• **Records from a dataset**:

------------------------------------------------------------------------

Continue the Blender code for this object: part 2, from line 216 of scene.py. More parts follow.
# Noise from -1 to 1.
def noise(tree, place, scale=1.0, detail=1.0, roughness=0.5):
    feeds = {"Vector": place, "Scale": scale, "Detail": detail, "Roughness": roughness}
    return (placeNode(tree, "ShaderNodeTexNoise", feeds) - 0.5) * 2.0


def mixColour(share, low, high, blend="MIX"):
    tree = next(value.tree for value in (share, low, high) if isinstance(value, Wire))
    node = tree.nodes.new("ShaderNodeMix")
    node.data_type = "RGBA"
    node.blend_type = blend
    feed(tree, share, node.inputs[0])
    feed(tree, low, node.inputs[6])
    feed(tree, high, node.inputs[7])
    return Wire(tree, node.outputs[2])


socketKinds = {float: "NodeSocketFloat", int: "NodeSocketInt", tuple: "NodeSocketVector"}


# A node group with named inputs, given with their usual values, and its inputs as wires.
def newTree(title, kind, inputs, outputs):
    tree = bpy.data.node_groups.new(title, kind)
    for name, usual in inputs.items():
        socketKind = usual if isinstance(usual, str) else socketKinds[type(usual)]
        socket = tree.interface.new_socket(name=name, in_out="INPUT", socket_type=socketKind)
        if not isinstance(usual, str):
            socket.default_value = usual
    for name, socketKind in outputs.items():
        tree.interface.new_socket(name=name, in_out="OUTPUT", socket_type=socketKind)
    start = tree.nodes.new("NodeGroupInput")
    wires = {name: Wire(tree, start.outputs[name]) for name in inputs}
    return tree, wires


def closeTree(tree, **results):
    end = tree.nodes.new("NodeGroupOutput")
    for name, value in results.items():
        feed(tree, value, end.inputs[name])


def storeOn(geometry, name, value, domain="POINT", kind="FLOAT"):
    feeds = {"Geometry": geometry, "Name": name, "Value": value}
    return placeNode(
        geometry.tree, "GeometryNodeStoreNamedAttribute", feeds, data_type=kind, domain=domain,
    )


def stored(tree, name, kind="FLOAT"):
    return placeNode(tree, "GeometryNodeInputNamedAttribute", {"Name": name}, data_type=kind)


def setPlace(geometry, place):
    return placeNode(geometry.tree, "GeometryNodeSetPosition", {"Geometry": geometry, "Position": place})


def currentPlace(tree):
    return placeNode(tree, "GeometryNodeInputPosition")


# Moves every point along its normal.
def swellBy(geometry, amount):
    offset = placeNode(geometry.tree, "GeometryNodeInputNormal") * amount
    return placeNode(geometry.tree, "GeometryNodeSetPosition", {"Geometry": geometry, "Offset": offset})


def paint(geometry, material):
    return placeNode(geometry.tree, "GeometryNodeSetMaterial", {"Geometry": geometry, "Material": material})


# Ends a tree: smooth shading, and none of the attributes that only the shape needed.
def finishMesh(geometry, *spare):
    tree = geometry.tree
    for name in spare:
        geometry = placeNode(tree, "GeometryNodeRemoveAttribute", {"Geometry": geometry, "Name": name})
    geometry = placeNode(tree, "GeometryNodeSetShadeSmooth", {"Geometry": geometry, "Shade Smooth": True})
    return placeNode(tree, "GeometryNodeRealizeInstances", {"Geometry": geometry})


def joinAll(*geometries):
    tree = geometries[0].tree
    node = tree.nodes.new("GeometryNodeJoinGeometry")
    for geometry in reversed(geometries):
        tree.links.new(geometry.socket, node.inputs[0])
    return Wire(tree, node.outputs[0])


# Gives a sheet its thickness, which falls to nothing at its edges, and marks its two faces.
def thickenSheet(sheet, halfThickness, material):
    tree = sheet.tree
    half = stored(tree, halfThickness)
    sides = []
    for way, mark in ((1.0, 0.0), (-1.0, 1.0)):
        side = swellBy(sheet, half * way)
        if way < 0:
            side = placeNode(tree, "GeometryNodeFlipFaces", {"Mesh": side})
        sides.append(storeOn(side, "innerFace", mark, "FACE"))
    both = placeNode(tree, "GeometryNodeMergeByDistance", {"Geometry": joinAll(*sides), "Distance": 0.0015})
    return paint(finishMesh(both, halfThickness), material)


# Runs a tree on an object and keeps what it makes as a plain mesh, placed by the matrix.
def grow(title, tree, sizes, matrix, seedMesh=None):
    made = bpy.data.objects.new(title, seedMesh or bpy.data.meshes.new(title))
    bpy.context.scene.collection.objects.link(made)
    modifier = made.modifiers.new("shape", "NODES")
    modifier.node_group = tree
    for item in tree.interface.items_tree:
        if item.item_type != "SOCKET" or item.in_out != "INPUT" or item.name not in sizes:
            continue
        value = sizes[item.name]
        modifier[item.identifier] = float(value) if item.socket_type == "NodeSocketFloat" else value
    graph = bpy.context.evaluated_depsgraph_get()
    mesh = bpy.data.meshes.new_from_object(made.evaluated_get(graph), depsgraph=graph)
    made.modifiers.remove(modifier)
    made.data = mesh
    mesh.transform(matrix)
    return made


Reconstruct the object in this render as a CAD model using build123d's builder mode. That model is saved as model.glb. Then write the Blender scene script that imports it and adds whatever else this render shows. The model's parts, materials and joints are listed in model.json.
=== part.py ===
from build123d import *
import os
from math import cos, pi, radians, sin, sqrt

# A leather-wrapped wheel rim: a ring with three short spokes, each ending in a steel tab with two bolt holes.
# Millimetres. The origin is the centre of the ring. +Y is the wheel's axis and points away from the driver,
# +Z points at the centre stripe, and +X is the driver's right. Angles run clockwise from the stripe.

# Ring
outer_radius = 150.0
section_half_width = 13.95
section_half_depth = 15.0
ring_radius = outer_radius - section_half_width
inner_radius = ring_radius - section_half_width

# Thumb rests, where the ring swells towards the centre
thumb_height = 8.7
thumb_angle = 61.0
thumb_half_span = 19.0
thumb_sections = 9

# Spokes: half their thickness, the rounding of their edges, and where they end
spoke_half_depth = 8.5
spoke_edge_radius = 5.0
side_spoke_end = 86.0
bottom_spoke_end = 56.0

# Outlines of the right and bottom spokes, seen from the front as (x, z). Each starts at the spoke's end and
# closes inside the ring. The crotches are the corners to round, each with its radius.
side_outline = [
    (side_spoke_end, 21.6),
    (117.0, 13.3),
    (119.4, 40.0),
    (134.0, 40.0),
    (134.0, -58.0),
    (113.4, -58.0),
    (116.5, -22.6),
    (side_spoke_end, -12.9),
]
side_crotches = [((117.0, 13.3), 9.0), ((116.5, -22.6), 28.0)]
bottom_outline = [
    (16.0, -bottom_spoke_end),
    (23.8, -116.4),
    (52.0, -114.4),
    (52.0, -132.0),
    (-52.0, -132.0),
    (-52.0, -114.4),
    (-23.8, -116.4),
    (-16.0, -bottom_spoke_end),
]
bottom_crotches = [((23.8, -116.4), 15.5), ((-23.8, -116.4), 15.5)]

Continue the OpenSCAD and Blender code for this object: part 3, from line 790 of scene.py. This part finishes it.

------------------------------------------------------------------------

• **Instructions for the task**: Return every record, word for word.

• **Task solution**:
Continue the Blender code for this object: part 2, from line 216 of scene.py. More parts follow.
# Noise from -1 to 1.
def noise(tree, place, scale=1.0, detail=1.0, roughness=0.5):
    feeds = {"Vector": place, "Scale": scale, "Detail": detail, "Roughness": roughness}
    return (placeNode(tree, "ShaderNodeTexNoise", feeds) - 0.5) * 2.0


def mixColour(share, low, high, blend="MIX"):
    tree = next(value.tree for value in (share, low, high) if isinstance(value, Wire))
    node = tree.nodes.new("ShaderNodeMix")
    node.data_type = "RGBA"
    node.blend_type = blend
    feed(tree, share, node.inputs[0])
    feed(tree, low, node.inputs[6])
    feed(tree, high, node.inputs[7])
    return Wire(tree, node.outputs[2])


socketKinds = {float: "NodeSocketFloat", int: "NodeSocketInt", tuple: "NodeSocketVector"}


# A node group with named inputs, given with their usual values, and its inputs as wires.
def newTree(title, kind, inputs, outputs):
    tree = bpy.data.node_groups.new(title, kind)
    for name, usual in inputs.items():
        socketKind = usual if isinstance(usual, str) else socketKinds[type(usual)]
        socket = tree.interface.new_socket(name=name, in_out="INPUT", socket_type=socketKind)
        if not isinstance(usual, str):
            socket.default_value = usual
    for name, socketKind in outputs.items():
        tree.interface.new_socket(name=name, in_out="OUTPUT", socket_type=socketKind)
    start = tree.nodes.new("NodeGroupInput")
    wires = {name: Wire(tree, start.outputs[name]) for name in inputs}
    return tree, wires


def closeTree(tree, **results):
    end = tree.nodes.new("NodeGroupOutput")
    for name, value in results.items():
        feed(tree, value, end.inputs[name])


def storeOn(geometry, name, value, domain="POINT", kind="FLOAT"):
    feeds = {"Geometry": geometry, "Name": name, "Value": value}
    return placeNode(
        geometry.tree, "GeometryNodeStoreNamedAttribute", feeds, data_type=kind, domain=domain,
    )


def stored(tree, name, kind="FLOAT"):
    return placeNode(tree, "GeometryNodeInputNamedAttribute", {"Name": name}, data_type=kind)


def setPlace(geometry, place):
    return placeNode(geometry.tree, "GeometryNodeSetPosition", {"Geometry": geometry, "Position": place})


def currentPlace(tree):
    return placeNode(tree, "GeometryNodeInputPosition")


# Moves every point along its normal.
def swellBy(geometry, amount):
    offset = placeNode(geometry.tree, "GeometryNodeInputNormal") * amount
    return placeNode(geometry.tree, "GeometryNodeSetPosition", {"Geometry": geometry, "Offset": offset})


def paint(geometry, material):
    return placeNode(geometry.tree, "GeometryNodeSetMaterial", {"Geometry": geometry, "Material": material})


# Ends a tree: smooth shading, and none of the attributes that only the shape needed.
def finishMesh(geometry, *spare):
    tree = geometry.tree
    for name in spare:
        geometry = placeNode(tree, "GeometryNodeRemoveAttribute", {"Geometry": geometry, "Name": name})
    geometry = placeNode(tree, "GeometryNodeSetShadeSmooth", {"Geometry": geometry, "Shade Smooth": True})
    return placeNode(tree, "GeometryNodeRealizeInstances", {"Geometry": geometry})


def joinAll(*geometries):
    tree = geometries[0].tree
    node = tree.nodes.new("GeometryNodeJoinGeometry")
    for geometry in reversed(geometries):
        tree.links.new(geometry.socket, node.inputs[0])
    return Wire(tree, node.outputs[0])


# Gives a sheet its thickness, which falls to nothing at its edges, and marks its two faces.
def thickenSheet(sheet, halfThickness, material):
    tree = sheet.tree
    half = stored(tree, halfThickness)
    sides = []
    for way, mark in ((1.0, 0.0), (-1.0, 1.0)):
        side = swellBy(sheet, half * way)
        if way < 0:
            side = placeNode(tree, "GeometryNodeFlipFaces", {"Mesh": side})
        sides.append(storeOn(side, "innerFace", mark, "FACE"))
    both = placeNode(tree, "GeometryNodeMergeByDistance", {"Geometry": joinAll(*sides), "Distance": 0.0015})
    return paint(finishMesh(both, halfThickness), material)


# Runs a tree on an object and keeps what it makes as a plain mesh, placed by the matrix.
def grow(title, tree, sizes, matrix, seedMesh=None):
    made = bpy.data.objects.new(title, seedMesh or bpy.data.meshes.new(title))
    bpy.context.scene.collection.objects.link(made)
    modifier = made.modifiers.new("shape", "NODES")
    modifier.node_group = tree
    for item in tree.interface.items_tree:
        if item.item_type != "SOCKET" or item.in_out != "INPUT" or item.name not in sizes:
            continue
        value = sizes[item.name]
        modifier[item.identifier] = float(value) if item.socket_type == "NodeSocketFloat" else value
    graph = bpy.context.evaluated_depsgraph_get()
    mesh = bpy.data.meshes.new_from_object(made.evaluated_get(graph), depsgraph=graph)
    made.modifiers.remove(modifier)
    made.data = mesh
    mesh.transform(matrix)
    return made


Reconstruct the object in this render as a CAD model using build123d's builder mode. That model is saved as model.glb. Then write the Blender scene script that imports it and adds whatever else this render shows. The model's parts, materials and joints are listed in model.json.
=== part.py ===
from build123d import *
import os
from math import cos, pi, radians, sin, sqrt

# A leather-wrapped wheel rim: a ring with three short spokes, each ending in a steel tab with two bolt holes.
# Millimetres. The origin is the centre of the ring. +Y is the wheel's axis and points away from the driver,
# +Z points at the centre stripe, and +X is the driver's right. Angles run clockwise from the stripe.

# Ring
outer_radius = 150.0
section_half_width = 13.95
section_half_depth = 15.0
ring_radius = outer_radius - section_half_width
inner_radius = ring_radius - section_half_width

# Thumb rests, where the ring swells towards the centre
thumb_height = 8.7
thumb_angle = 61.0
thumb_half_span = 19.0
thumb_sections = 9

# Spokes: half their thickness, the rounding of their edges, and where they end
spoke_half_depth = 8.5
spoke_edge_radius = 5.0
side_spoke_end = 86.0
bottom_spoke_end = 56.0

# Outlines of the right and bottom spokes, seen from the front as (x, z). Each starts at the spoke's end and
# closes inside the ring. The crotches are the corners to round, each with its radius.
side_outline = [
    (side_spoke_end, 21.6),
    (117.0, 13.3),
    (119.4, 40.0),
    (134.0, 40.0),
    (134.0, -58.0),
    (113.4, -58.0),
    (116.5, -22.6),
    (side_spoke_end, -12.9),
]
side_crotches = [((117.0, 13.3), 9.0), ((116.5, -22.6), 28.0)]
bottom_outline = [
    (16.0, -bottom_spoke_end),
    (23.8, -116.4),
    (52.0, -114.4),
    (52.0, -132.0),
    (-52.0, -132.0),
    (-52.0, -114.4),
    (-23.8, -116.4),
    (-16.0, -bottom_spoke_end),
]
bottom_crotches = [((23.8, -116.4), 15.5), ((-23.8, -116.4), 15.5)]

Continue the OpenSCAD and Blender code for this object: part 3, from line 790 of scene.py. This part finishes it.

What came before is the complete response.